The Supreme Court has long held that when the government “encourages” private parties to search for evidence, those private parties become “government agents” subject to the Fourth Amendment and its warrant requirement.

Its not a good description, because it uses the same stupid language the twitter is a government agency bros use. The air quotes tell reasonable readers that encourage is somewhat sarcastic, and contextually it is talking about laws which coercively claim to not require action while place massive liability for failure to act. But this summary is going to be cited for years and I’d not have chosen to rely on a summary that used sarcasm.

Anonymous Coward says:

So the failure by senators to understand how the 4th Amendment works, means that EARN IT (beyond all its other problems) creates a constitutional mess that is, effectively (and almost literally) a "get-out-of-jail-free card" for criminals.

To be pessimistic: This only holds if we have any courts left that have any idea how the fourth amendment works (and the balls to uphold it).

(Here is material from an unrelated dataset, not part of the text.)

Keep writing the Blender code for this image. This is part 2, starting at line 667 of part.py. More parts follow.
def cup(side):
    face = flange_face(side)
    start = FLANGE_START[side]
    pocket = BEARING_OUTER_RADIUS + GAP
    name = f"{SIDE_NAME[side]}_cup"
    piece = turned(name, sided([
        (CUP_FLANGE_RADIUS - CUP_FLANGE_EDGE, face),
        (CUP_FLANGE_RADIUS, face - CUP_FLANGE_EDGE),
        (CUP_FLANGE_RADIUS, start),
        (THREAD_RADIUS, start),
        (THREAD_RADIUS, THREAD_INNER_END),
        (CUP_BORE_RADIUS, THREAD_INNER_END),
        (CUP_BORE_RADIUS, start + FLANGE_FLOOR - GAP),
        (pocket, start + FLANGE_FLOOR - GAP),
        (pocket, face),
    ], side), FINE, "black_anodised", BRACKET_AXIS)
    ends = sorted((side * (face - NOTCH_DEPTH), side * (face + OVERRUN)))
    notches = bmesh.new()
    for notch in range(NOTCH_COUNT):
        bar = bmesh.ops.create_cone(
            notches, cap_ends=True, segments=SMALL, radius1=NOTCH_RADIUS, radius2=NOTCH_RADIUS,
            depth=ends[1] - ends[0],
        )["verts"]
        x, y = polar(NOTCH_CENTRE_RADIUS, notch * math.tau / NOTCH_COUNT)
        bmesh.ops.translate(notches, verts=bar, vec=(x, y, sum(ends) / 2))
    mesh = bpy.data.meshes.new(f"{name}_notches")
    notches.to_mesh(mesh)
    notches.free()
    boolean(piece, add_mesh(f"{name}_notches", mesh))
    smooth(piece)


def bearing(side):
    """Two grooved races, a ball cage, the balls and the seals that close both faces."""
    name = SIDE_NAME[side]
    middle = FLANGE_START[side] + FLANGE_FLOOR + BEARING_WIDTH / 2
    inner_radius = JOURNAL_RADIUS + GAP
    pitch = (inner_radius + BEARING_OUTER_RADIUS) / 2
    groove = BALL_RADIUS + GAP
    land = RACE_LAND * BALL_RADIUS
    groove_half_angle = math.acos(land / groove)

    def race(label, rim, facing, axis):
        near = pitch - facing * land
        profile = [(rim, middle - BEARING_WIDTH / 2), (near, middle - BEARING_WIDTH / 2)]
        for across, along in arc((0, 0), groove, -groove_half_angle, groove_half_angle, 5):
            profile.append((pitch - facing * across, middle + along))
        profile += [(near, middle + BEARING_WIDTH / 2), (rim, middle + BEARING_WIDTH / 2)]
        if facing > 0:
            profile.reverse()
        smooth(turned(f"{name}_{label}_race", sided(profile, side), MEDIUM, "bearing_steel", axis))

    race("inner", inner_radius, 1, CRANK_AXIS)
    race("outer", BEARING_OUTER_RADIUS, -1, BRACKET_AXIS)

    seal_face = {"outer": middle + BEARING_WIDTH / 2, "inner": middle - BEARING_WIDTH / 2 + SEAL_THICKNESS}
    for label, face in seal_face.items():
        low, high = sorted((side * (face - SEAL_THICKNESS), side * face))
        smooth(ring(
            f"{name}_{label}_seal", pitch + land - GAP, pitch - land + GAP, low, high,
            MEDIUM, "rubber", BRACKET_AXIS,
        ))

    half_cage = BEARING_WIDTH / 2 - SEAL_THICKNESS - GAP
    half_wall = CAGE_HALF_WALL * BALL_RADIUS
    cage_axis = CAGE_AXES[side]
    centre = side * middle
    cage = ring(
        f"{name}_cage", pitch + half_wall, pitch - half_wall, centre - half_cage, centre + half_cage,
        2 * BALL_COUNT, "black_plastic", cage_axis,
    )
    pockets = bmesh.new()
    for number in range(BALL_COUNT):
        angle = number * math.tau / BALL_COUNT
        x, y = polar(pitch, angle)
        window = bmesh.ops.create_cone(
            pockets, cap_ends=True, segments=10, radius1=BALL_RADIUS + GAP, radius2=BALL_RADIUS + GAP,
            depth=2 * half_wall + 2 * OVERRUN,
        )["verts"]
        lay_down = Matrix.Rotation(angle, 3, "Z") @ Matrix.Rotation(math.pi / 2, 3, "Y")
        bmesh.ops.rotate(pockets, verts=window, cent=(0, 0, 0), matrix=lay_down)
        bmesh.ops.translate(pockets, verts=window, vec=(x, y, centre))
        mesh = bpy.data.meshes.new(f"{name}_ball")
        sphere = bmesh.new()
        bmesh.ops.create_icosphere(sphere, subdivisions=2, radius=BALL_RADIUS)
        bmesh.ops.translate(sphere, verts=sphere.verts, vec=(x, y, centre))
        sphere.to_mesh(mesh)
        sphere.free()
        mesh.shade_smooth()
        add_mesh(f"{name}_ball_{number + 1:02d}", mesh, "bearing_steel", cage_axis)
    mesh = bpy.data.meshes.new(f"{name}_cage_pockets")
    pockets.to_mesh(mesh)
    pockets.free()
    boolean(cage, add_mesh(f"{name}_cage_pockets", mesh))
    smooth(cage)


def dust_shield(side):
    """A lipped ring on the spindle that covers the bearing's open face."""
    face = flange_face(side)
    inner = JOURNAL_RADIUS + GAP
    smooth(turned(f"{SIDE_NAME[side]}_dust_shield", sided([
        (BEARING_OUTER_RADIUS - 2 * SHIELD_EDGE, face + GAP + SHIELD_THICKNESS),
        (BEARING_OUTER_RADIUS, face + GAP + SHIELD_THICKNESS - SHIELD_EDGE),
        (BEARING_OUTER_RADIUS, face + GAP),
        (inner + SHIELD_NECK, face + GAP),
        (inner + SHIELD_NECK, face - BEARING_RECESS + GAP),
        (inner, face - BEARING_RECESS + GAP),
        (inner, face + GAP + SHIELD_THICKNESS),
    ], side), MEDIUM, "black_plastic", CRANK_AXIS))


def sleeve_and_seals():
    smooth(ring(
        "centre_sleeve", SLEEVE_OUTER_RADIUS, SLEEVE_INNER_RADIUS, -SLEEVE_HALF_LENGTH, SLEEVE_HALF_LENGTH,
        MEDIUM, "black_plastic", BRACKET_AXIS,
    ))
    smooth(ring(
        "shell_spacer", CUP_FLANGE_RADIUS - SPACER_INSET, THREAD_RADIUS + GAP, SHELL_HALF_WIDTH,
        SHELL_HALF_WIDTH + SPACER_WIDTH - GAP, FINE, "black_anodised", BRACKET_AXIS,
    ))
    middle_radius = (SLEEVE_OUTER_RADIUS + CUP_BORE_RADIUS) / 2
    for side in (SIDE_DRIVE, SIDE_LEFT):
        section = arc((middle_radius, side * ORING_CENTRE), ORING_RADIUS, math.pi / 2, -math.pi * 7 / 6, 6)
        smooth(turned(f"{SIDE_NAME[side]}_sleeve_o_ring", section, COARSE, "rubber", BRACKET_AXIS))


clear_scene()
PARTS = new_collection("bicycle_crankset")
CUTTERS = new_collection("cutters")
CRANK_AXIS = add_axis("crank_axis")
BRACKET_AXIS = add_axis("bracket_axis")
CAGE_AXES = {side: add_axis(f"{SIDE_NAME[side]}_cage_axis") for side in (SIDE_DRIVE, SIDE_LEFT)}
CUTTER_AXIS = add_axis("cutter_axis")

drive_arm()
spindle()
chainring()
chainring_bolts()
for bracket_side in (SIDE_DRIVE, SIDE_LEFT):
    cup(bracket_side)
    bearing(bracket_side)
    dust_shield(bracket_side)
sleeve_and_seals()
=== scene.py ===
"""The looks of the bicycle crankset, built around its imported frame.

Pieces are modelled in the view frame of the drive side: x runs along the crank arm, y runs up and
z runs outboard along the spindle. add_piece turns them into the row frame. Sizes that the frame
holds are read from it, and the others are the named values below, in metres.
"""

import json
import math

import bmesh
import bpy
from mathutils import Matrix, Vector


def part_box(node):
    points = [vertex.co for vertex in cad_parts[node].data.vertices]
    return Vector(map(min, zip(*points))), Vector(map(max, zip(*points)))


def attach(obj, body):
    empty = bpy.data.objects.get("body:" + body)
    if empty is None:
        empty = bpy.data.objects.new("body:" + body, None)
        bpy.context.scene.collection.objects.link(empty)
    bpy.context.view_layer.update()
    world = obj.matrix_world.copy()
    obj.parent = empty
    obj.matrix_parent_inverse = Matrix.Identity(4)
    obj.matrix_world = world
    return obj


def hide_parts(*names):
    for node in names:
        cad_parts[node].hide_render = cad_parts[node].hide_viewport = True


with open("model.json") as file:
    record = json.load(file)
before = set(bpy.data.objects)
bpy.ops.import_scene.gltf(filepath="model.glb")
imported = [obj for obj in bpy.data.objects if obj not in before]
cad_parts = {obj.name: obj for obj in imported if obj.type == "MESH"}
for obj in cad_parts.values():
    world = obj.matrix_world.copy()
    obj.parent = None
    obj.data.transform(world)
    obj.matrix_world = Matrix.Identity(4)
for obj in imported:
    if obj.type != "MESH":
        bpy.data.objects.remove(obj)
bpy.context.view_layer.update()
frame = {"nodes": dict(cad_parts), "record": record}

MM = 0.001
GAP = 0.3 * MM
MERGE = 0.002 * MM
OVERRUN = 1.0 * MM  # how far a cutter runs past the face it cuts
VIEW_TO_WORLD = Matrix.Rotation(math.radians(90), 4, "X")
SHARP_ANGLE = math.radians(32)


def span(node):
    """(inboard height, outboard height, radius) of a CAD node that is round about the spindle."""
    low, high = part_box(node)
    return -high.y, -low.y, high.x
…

That One Guy (profile) says:

Re: Re:

Perhaps, but the fact remains that whether a judge ultimately buys the legal argument or not it’s still one that the defendants currently don’t have and that EARN IT would give to them, and for a bill touted as meant to help exploited children having the greatest beneficiaries of it being those doing the exploiting is worth pointing out.

Anonymous Coward says:

why is it that those in charge of a country like the USA, a country that is supposed to be so big on freedom and privacy (but gives all security forces whatever access they want, to whomsoever they want, other than those in high places) do whatever they can to fuck things up, as much as possible, just so they can say ‘i was responsible for getting yet another fucked up law enacted that screws the people over, but assists the bad element in our society as much as possible? it never makes any sense to me when there are so many things that could be done, that would aid the country and population so much, that this sort of shit mix gets done instead! it can only be because of certain areas throwing money at certain people and those certain people dont give a fuck about the people they are supposed to represent or the job they are supposed to be doing!!

This comment has been deemed insightful by the community.
Stephen T. Stone (profile) says:

why is it that those in charge of a country like the USA, a country that is supposed to be so big on freedom and privacy (but gives all security forces whatever access they want, to whomsoever they want, other than those in high places) do whatever they can to fuck things up, as much as possible, just so they can say ‘i was responsible for getting yet another fucked up law enacted that screws the people over, but assists the bad element in our society as much as possible?

It’s the “I must be seen doing something” mindset. Doing something, even something potentially harmful, is better to a politician than doing nothing.

Pixelation says:

Re: Re:

It’s that, or it’s a Trojan Horse law and the payload is what they’re after.

The EARN IT Act…To establish a National Commission on Online Child Sexual Exploitation Prevention, and for other purposes.

It’s the "and for other purposes" part this law is about. They know it won’t stop CSAM but they want to make it difficult to oppose because, "Think of the children".